Please or Register to create posts and topics.

The Commodity Was Fine. The Packaging Was the Claim.

Commodity quality claims are often commodity claims. Packaging damage claims are carrier claims. The distinction determines who pays and who doesn't.


A buyer receiving bagged fertilizer at Mombasa noted significant bag damage on arrival — torn bags, spilled product, moisture ingress into damaged bags. The undamaged bags and the product within them were within specification. The damage was to the packaging and, consequently, to the contaminated product in the damaged bags.

The buyer had two potential claims: against the seller, for delivering goods that were not in specification, and against the carrier, for cargo damage during transit. The distinction between these two claims is not academic — it determines the applicable insurance, the responsible party, the claims procedure, and the legal framework.

The seller's position: the cargo was properly packed and loaded. The carrier's position: the cargo was delivered as received, with a clean bill of lading showing no noted damage at loading. The bill of lading did not note any pre-existing bag damage because no damage was visible at the time of loading.

The question was whether the bag damage occurred during transit — a carrier liability question — or was a pre-existing condition that the clean bill of lading simply failed to note — a loading condition question.

Clean BL Plus Damaged Cargo Plus Transit Does Not Equal Carrier Liability

To establish carrier liability for cargo damage, the claimant must show that the cargo was received by the carrier in good condition and that damage occurred during the carrier's custody. The clean bill of lading is evidence that the carrier noted no damage at loading — it creates a presumption that cargo was in apparent good order when loaded. But this presumption can be rebutted by the carrier showing that damage was latent — not visible at loading — and that it pre-existed loading.

For bagged agricultural commodities, moisture damage to bags often begins before loading, during storage at the origin warehouse. If bags were stored in conditions with high ambient humidity, bag degradation begins at the warehouse. By the time of loading, the degradation may not be visually apparent to a loading inspector conducting a routine inspection. During the transit voyage, the already-weakened bags fail, producing damage that appears to have occurred during transit but actually began earlier.

Carriers who defend against bagged cargo claims frequently employ this argument with supporting expert evidence: a marine surveyor's analysis of the failure mode of the bags, a metallurgist or materials scientist assessing whether the failure pattern is consistent with pre-existing weakness versus in-transit mechanical damage, and a comparison of the climate conditions at the origin warehouse versus the vessel's hold during transit.

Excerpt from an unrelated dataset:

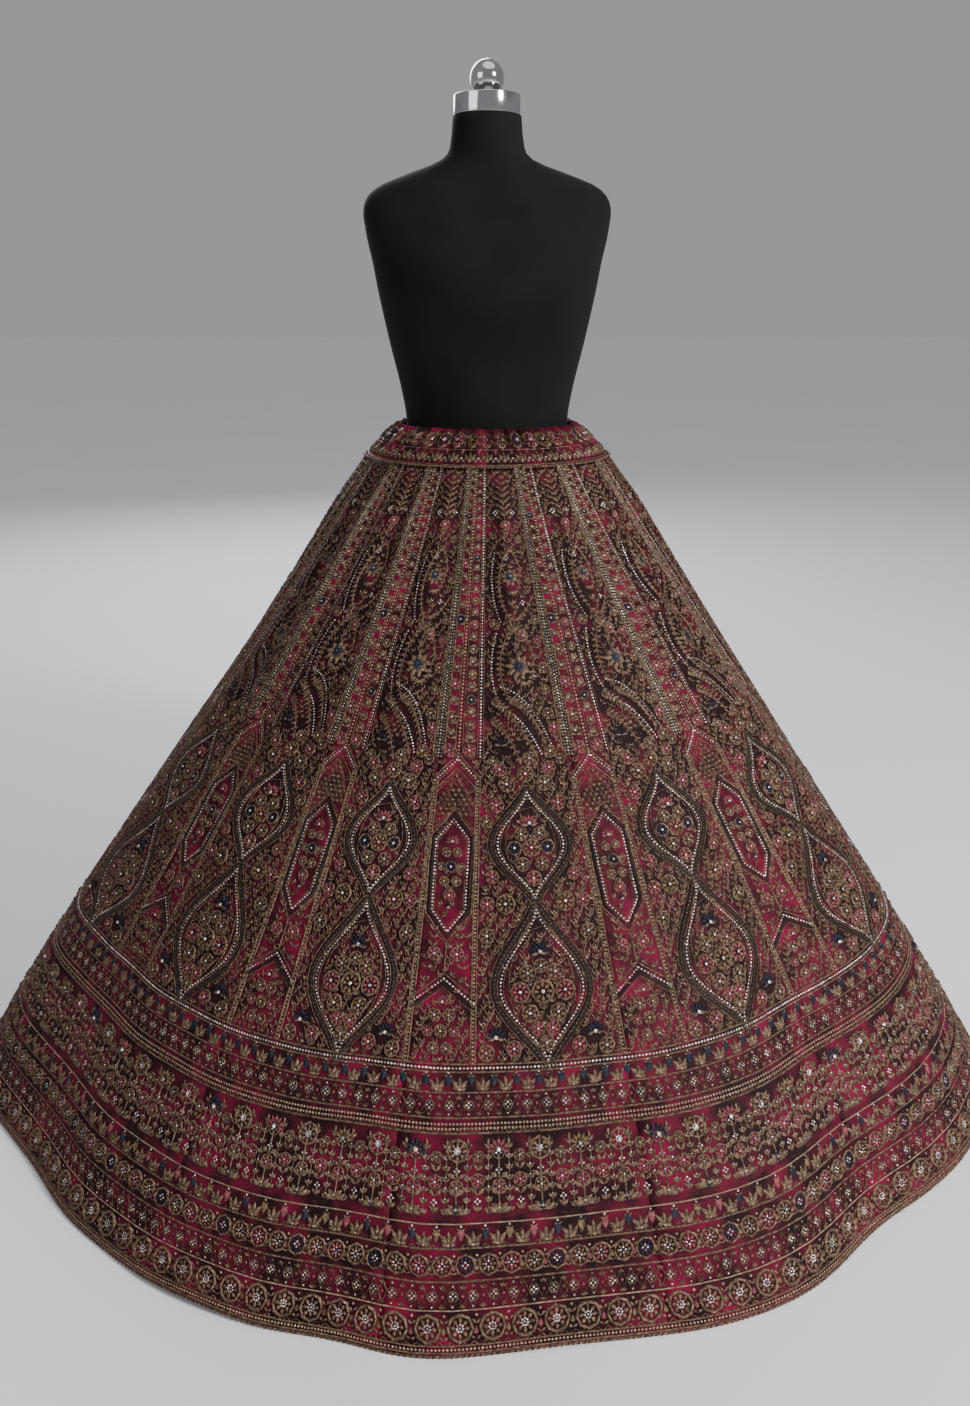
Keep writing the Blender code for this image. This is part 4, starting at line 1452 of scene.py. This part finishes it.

Industry estimates suggest that bagged commodity cargo damage claims involving agricultural goods — fertilizers, grains in bags, chemical commodities — are among the most contested in maritime cargo insurance, partly because the pre-existing versus in-transit question is frequently unresolvable with certainty based on the available evidence, and partly because the damage amounts are often in the range where litigation is borderline economic but insurance coverage determination requires taking a position.

The Cargo Insurance Structure Determines Who Pursues What

For a CIF buyer, cargo insurance is typically arranged by the seller and assigned to the buyer upon delivery. For an FOB buyer, cargo insurance is the buyer's responsibility from the ship's rail at load port. In either case, the cargo insurer receives the claim first and then pursues subrogation against the liable party — the seller if the damage is an origin quality or packing issue, the carrier if it is in-transit physical damage.

Buyers who receive damaged cargo and submit claims to their cargo insurer without clearly identifying whether the damage is origin-cause or transit-cause are submitting claims that the insurer will need to investigate before determining coverage. This investigation takes time. During that time, the buyer has absorbed the financial loss while the claim is being processed and subrogation rights are being assessed. Understanding which claim you have — quality, packaging, or carrier — from the moment of discharge simplifies the recovery process and reduces the period of uncertainty.